The Balsam Mountain Inn is an historic wooden Neo-Classical and Victorian hotel located at 68 Seven Springs Drive in Balsam, North Carolina, United States. In July, 1982, it was added to the National Register of Historic Places.

Construction of the inn began in 1905 and was completed in 1908.  The Inn began as a railroad resort hotel, one of many in the area.  Now, the Balsam Mountain Inn is the last one standing in Balsam.

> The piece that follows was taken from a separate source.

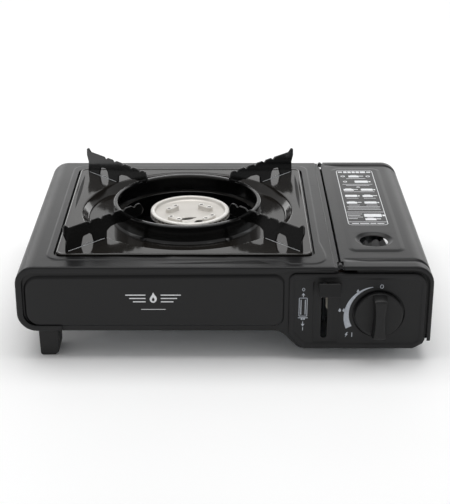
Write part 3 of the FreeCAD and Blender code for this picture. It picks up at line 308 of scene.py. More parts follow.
BURNER_METAL = surface("blasted_aluminium", blasted_casting, Metallic=0.62, Specular_IOR_Level=0.5)
GALVANISED = surface("galvanised_steel", spangle, Metallic=0.9)
PLATED = surface("plated_steel", tarnish(tone(186, 188, 190), tone(150, 151, 152)), Metallic=1.0)
ZINC = surface("die_cast_zinc", tarnish(tone(160, 161, 164), tone(132, 133, 136), 8, 0.4), Metallic=0.85)
BRASS = surface("brass", tarnish(tone(214, 178, 96), tone(170, 134, 70)), Metallic=1.0)
COPPER = surface("aged_copper_pipe", tarnish(tone(58, 42, 35), tone(32, 27, 25), 6, 0.55), Metallic=0.6)
CERAMIC = surface("ceramic", tarnish(tone(228, 224, 214), tone(214, 208, 196), 3, 0.2),
                  Specular_IOR_Level=0.6)
LEAD_SLEEVE = surface("lead_sleeve", tarnish(tone(196, 190, 178), tone(178, 172, 160), 4, 0.5))
POLISHED = surface("turned_aluminium", tarnish(tone(236, 234, 230), tone(222, 219, 214), 9, 0.3),
                   Metallic=0.55)
INK = surface("pale_ink", tarnish(tone(176, 181, 188), tone(164, 169, 177), 2, 0.5))
WHITE_INK = surface("white_ink", tarnish(tone(226, 227, 229), tone(212, 213, 216), 2, 0.5))
print("materials made:", len(bpy.data.materials))

# %% [markdown]
# ## Building sheet metal from strips
# A pressed sheet is a set of strips that share their edges: flats, bends and flanges. Each strip is a grid
# of points, flats with holes are filled as one plane, and the strips are merged. Solidify then gives the
# sheet its thickness inwards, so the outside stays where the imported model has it. All of it is worked out
# in millimetres.


# %% Skin: strips, flats and turned shapes
class Skin:
    """A surface gathered strip by strip."""

    def __init__(self):
        self.points, self.faces = [], []

    def grid(self, rows, closed=False):
        """Quads between rows of points; closed joins each row's last point to its first."""
        start, count = len(self.points), len(rows[0])
        for row in rows:
            self.points.extend(row)
        for r in range(len(rows) - 1):
            for c in range(count if closed else count - 1):
                a, b = start + r * count + c, start + r * count + (c + 1) % count
                self.faces.append((a, b, b + count, a + count))
        return self

    def flat(self, *loops):
        """One plane inside the first loop, with the other loops as holes."""
        start = len(self.points)
        for loop in loops:
            self.points.extend(loop)
        fill = tessellate_polygon([[Vector(point) for point in loop] for loop in loops])
        self.faces.extend(tuple(start + i for i in triangle) for triangle in fill)
        return self


def circle(middle, radius, height, count=96, start=0.0):
    """A loop round the Z axis."""
    turns = [math.radians(start) + 2 * math.pi * i / count for i in range(count)]
    return [(middle[0] + radius * math.cos(t), middle[1] + radius * math.sin(t), height) for t in turns]


def turned(profile, middle, count=96):
    """Rows of a profile of (radius, height) turned round the Z axis."""
    return [circle(middle, radius, height, count) for radius, height in profile]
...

The inn was bought in 1990 by Merrily Teasley, an experienced innkeeper from Tennessee.  She restored the Inn, with the historic preservation certified by the U.S. Department of Interior.  She even built an addition that serves as a dining porch that won the Gertrude S. Carraway Award of Merit from Preservation North Carolina in 1995.    In 2011, Merrily returned to manage the inn.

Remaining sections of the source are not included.